A firm currently offers terms of sale of 3/20, net 40.  What effect
will the following actions have on the implicit rate charged to
customers that pass up the cash discount?  State whether the implicit
rate will increase or decrease.
a) The terms are changed to 4/20, net 40.
b) The terms are changed to 3/30, net 40.
c.

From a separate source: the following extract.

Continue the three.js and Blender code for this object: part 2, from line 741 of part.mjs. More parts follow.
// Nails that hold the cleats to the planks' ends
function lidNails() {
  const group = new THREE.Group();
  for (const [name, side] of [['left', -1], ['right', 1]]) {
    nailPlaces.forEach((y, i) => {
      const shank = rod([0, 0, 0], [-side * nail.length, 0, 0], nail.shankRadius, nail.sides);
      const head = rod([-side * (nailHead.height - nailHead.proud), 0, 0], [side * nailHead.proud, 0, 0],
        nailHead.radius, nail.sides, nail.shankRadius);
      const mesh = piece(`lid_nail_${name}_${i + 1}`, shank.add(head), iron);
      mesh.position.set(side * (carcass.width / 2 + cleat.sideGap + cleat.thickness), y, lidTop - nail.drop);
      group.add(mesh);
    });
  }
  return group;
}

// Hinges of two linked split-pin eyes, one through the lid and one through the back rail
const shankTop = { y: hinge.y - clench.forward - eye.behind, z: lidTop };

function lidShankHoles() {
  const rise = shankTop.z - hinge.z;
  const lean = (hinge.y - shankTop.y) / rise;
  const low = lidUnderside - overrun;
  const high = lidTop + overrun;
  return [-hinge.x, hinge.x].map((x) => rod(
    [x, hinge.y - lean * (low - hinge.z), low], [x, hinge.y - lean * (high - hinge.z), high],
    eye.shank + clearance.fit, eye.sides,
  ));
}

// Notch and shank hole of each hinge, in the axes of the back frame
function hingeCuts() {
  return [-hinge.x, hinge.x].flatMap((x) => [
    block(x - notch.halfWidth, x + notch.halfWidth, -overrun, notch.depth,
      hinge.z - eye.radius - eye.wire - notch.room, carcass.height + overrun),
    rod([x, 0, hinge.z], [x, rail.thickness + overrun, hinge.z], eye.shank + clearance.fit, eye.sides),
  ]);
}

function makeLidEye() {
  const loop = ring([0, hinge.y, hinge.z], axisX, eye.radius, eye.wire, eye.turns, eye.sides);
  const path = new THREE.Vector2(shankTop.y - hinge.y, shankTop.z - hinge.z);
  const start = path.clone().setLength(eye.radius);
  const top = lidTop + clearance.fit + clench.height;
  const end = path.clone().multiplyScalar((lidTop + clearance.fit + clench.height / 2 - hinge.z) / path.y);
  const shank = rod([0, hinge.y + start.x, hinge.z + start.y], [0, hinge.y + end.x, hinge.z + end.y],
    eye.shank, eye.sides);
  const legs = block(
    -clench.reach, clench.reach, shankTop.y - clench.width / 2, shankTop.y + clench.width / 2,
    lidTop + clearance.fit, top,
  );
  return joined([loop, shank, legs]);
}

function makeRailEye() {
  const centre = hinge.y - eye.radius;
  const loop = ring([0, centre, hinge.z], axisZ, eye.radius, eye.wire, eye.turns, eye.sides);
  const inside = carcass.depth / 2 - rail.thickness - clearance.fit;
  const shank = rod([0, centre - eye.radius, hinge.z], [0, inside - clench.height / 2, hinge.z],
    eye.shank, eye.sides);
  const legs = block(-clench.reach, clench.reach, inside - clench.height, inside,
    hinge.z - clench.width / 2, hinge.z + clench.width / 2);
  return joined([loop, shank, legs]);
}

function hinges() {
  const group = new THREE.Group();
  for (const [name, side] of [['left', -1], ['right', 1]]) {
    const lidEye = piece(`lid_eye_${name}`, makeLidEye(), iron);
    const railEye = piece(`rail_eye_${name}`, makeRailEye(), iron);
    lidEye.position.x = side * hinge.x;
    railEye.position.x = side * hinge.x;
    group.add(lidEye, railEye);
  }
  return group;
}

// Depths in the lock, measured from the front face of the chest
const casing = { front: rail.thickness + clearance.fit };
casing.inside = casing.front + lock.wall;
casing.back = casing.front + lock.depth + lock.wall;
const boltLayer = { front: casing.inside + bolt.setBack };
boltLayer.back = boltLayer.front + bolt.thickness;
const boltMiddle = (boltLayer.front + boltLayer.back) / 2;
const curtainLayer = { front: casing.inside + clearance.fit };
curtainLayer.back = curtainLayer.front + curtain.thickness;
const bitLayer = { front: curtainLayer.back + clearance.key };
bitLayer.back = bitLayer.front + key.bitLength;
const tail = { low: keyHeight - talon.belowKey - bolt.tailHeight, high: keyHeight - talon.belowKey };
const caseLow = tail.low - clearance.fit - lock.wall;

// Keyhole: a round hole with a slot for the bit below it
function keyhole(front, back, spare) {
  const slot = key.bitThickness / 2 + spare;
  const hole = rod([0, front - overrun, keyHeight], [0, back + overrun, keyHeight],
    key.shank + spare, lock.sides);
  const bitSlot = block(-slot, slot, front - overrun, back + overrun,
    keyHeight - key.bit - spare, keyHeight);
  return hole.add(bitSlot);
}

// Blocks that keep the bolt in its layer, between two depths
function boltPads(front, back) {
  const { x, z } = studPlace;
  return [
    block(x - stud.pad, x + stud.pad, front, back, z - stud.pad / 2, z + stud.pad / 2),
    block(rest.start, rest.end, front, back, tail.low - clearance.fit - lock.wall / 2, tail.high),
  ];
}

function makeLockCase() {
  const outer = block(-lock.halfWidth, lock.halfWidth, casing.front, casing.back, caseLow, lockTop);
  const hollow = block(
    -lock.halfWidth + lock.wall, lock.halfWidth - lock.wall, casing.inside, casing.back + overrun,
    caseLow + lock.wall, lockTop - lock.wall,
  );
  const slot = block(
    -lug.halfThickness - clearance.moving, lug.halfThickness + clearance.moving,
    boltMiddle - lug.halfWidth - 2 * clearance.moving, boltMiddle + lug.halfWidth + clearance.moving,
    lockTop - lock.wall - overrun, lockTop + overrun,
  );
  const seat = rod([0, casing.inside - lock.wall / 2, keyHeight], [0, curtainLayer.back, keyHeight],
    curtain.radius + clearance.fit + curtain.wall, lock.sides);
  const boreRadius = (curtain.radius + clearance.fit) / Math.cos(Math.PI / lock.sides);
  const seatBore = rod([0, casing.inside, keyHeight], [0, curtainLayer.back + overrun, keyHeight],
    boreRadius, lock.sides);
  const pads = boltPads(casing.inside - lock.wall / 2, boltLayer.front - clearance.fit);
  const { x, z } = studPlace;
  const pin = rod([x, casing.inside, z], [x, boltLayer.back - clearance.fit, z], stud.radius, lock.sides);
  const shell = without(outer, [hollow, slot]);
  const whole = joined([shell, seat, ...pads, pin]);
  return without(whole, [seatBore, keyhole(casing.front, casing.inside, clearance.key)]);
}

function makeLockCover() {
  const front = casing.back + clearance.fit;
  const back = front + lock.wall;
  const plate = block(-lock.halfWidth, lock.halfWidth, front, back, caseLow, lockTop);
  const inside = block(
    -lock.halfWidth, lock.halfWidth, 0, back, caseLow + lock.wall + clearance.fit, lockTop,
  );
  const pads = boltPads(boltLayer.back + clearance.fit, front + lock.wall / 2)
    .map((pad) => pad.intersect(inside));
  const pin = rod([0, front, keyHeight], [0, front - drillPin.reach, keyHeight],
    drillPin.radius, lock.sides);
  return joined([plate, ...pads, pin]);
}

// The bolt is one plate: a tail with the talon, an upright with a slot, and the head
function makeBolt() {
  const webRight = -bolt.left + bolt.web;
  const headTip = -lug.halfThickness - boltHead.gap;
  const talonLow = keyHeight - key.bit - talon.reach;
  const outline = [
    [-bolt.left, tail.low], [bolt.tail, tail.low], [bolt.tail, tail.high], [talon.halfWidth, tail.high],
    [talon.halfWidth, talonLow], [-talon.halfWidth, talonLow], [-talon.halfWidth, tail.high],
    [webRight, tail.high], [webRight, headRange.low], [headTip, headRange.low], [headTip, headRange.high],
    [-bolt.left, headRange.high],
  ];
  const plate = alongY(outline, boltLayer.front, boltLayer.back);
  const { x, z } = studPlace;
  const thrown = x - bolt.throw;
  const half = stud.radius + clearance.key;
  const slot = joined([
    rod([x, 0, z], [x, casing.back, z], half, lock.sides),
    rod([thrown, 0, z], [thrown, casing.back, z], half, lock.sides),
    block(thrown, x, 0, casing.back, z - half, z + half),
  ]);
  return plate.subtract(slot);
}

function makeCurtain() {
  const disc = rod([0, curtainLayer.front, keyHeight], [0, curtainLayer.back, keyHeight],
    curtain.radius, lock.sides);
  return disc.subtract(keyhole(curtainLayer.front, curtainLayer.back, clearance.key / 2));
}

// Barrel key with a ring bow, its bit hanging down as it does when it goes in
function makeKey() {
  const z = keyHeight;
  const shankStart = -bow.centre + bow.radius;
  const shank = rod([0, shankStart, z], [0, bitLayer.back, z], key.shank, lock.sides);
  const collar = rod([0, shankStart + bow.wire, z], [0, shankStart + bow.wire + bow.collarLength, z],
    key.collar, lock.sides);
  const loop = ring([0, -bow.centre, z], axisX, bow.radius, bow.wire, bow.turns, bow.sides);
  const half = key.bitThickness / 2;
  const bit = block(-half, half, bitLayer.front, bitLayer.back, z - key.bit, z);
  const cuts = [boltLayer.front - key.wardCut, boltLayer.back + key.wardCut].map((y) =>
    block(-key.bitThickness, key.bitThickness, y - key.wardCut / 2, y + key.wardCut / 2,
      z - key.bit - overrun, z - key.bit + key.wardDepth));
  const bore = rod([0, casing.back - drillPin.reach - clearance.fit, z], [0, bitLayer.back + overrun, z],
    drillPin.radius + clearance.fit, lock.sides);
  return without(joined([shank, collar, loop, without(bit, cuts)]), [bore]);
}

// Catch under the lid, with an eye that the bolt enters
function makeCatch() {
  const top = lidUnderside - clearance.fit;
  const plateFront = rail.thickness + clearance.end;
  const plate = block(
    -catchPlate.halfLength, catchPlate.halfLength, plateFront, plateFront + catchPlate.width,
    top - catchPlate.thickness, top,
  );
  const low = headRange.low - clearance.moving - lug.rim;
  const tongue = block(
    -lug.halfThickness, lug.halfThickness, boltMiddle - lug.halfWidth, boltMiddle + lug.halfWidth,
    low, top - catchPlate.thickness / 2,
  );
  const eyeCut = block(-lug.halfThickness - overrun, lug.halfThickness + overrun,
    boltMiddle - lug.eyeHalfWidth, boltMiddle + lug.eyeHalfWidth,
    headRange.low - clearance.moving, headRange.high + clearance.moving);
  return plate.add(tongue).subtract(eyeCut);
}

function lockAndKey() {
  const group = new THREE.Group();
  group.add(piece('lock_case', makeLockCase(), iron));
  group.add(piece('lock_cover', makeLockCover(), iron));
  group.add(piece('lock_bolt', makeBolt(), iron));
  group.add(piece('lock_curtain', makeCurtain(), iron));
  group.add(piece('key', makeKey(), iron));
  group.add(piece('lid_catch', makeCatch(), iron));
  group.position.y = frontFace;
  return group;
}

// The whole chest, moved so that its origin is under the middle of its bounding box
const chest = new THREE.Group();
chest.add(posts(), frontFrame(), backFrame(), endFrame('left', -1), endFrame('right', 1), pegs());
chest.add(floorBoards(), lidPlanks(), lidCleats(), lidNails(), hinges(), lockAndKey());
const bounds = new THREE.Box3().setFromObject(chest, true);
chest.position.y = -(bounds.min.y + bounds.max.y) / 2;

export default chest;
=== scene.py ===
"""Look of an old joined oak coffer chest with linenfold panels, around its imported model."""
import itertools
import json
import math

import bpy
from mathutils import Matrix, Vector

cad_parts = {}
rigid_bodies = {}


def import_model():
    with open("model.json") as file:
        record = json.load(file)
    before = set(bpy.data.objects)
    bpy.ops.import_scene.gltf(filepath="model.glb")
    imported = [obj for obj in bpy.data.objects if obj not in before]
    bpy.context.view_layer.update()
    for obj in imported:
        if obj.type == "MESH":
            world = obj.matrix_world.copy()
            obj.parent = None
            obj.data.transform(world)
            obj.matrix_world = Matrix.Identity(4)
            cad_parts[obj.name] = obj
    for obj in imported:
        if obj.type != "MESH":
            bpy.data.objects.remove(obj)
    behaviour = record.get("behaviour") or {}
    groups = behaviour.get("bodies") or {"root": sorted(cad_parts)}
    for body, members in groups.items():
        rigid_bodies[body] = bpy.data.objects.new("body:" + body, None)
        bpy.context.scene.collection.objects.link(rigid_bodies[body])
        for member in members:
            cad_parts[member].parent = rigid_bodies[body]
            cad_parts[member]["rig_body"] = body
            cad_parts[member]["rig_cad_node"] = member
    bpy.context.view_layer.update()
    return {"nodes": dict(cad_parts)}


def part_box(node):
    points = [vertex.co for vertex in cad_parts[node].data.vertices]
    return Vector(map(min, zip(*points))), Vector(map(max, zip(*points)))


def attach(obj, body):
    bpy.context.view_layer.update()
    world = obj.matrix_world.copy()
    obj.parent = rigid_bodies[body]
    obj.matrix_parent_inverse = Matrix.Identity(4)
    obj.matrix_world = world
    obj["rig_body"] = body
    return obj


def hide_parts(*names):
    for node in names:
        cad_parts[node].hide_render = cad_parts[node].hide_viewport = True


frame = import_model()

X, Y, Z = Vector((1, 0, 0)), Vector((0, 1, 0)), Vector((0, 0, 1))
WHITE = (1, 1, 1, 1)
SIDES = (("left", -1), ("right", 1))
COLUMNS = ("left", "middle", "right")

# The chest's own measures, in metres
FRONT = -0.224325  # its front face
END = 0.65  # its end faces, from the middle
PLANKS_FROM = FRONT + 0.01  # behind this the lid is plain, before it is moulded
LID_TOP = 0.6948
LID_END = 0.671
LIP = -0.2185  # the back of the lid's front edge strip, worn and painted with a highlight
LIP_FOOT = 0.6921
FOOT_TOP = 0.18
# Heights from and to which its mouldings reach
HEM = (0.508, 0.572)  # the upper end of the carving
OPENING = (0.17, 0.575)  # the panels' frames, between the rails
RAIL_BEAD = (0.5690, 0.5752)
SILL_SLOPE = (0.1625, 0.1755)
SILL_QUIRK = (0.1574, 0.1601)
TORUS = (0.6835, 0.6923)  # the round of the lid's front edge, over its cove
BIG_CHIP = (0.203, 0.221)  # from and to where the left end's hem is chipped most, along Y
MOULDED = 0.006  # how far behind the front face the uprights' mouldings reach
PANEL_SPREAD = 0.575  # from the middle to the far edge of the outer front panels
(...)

The terms are changed to 3/20, net 30.
Answer  
Subject: Re: Finance
Answered By: omnivorous-ga on 21 Jun 2003 15:15 PDT
Rated:5 out of 5 stars
 
Boobee -

Good to see you back at Google Answers!

The problems that you're having are over "prompt  payment discounts." 
Unfortunately most finance-oriented websites deal with discounted cash
flow - but not this key area in Accounts Payable accounting.

However, it's an application of discounted cash flow and is both "real
world" and astounding in financial impact.  The financial impact, as
you'll see, is so high because of the discounts offered for a short
period that a University of Connecticut website refers to them as
"free money."

Terms of sale are often referred to as "3/20, net 40" and it
translates this way:
full payment due in 40 days; 3% discount given for payment in 20 days

How can it be evaluated?  If a firm can quality-control the product or
service; get internal approval to pay; and cut the check within 20
days - it gets a 3% discount for paying 20 days before the deadline. 
In this case the discount is so large that compounding makes it worth
even more than a simple annualized 3% x 365/20 = 54.75%.  It is
calculated by multiplying 1.03 by itself 18.25 times = 1.715,
indicating an annualized interest rate of 71.5%.

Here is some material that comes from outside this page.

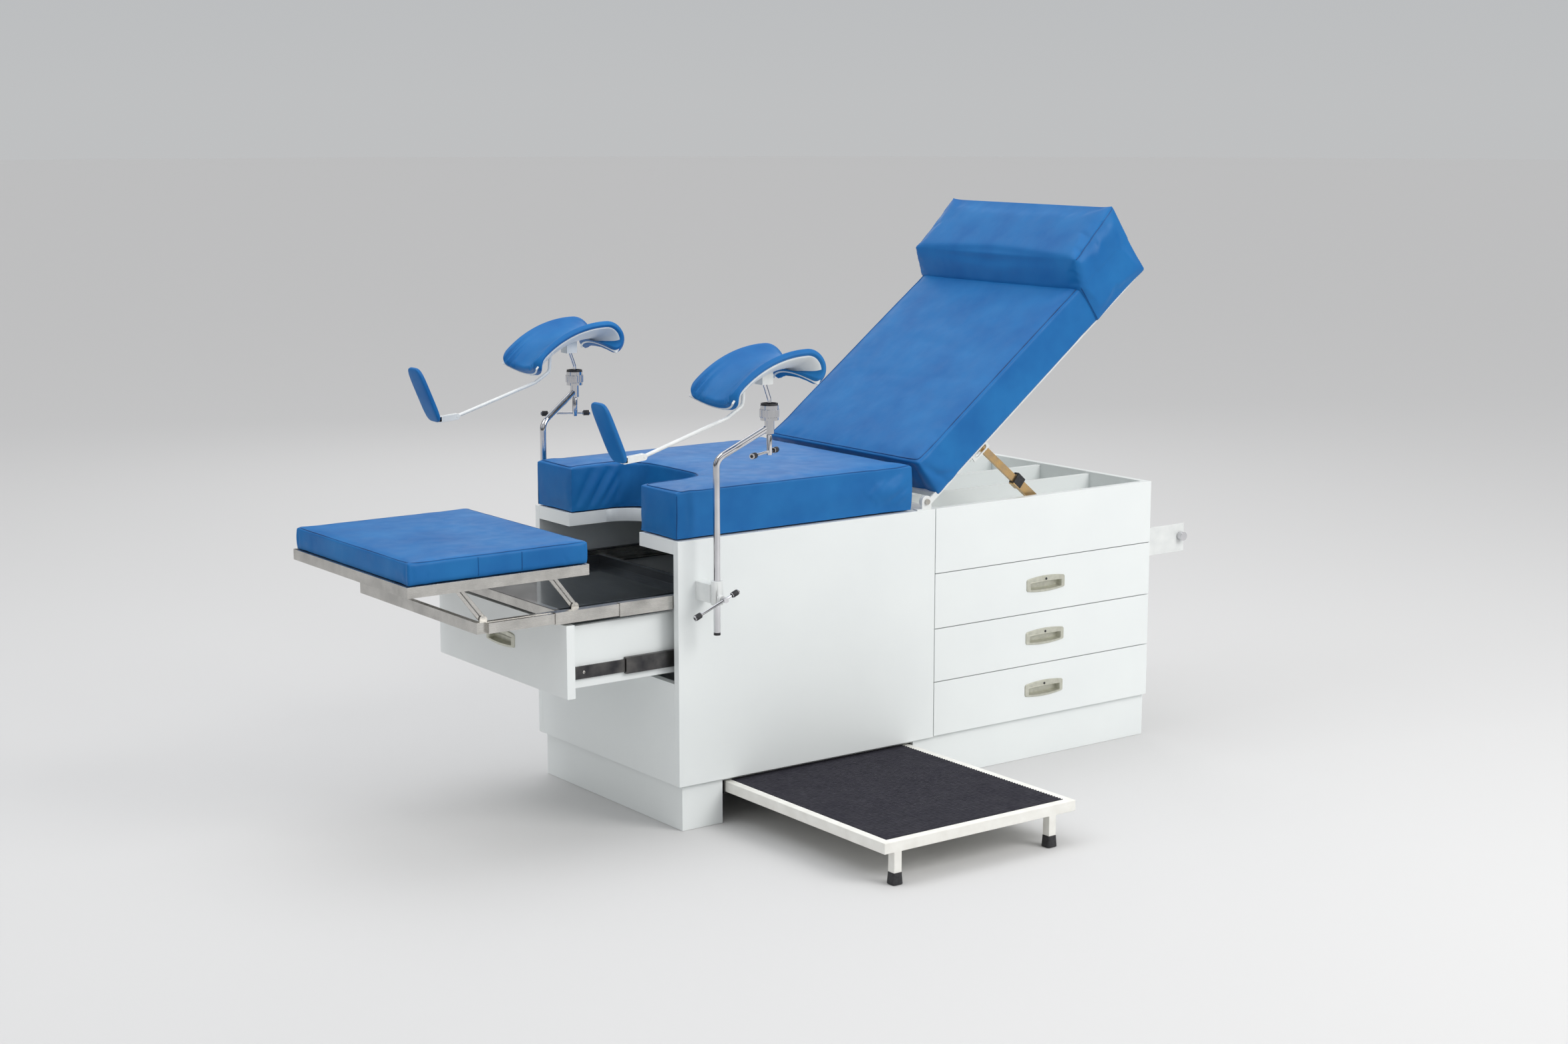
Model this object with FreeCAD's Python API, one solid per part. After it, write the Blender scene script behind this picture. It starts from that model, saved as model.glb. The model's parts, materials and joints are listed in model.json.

If terms are changed to 4/20, net 40:
4% discount for payment 20 days early = 1.04^18.25 = 2.046 = annual
interest rate of 104.6%

If terms are changed to 3/30, net 40:
3% discount for payment 10 days early = 1.03^36.5 = 2.941 = annual
interest rate of 194.1%

If terms are changed to 3/20, net 30:
3% discount for payment 10 days early, which returns the same annual
rate as the previous calculation

These terms may seem extraordinary but it helps show the importance of
prompt Account Receivable policies for a firm.  Probably the
most-common commercial discounts are 1/10, net 30 or 2/10, net 30 -
but even the former uses an imputed rate of 20% per year or about what
consumers pay for expensive credit card debt.

A Google search strategy using:
"prompt payment discount" + explanation 
or 
"prompt payment discount" + "accounts payable"
or 
"prompt payment discount" + "accounts receivable"

returns a large number of government and commercial contract and
software sites. (You'll see how lucrative they are for both buyer and
seller.)

So I've had to rely on professional experience here.  If any part of
this answer is unclear, please let me know through a clarification
request before rating this answer.

Best regards,

Omnivorous-GA
boobee-ga rated this answer:5 out of 5 stars
Thanks Omnivorous-ga.  Good to be back -- you will probably be seeing
a lot of me in the next few weeks.  Thank you so much.  You made this
so clear and so easy.  Five GOLD stars for you!!!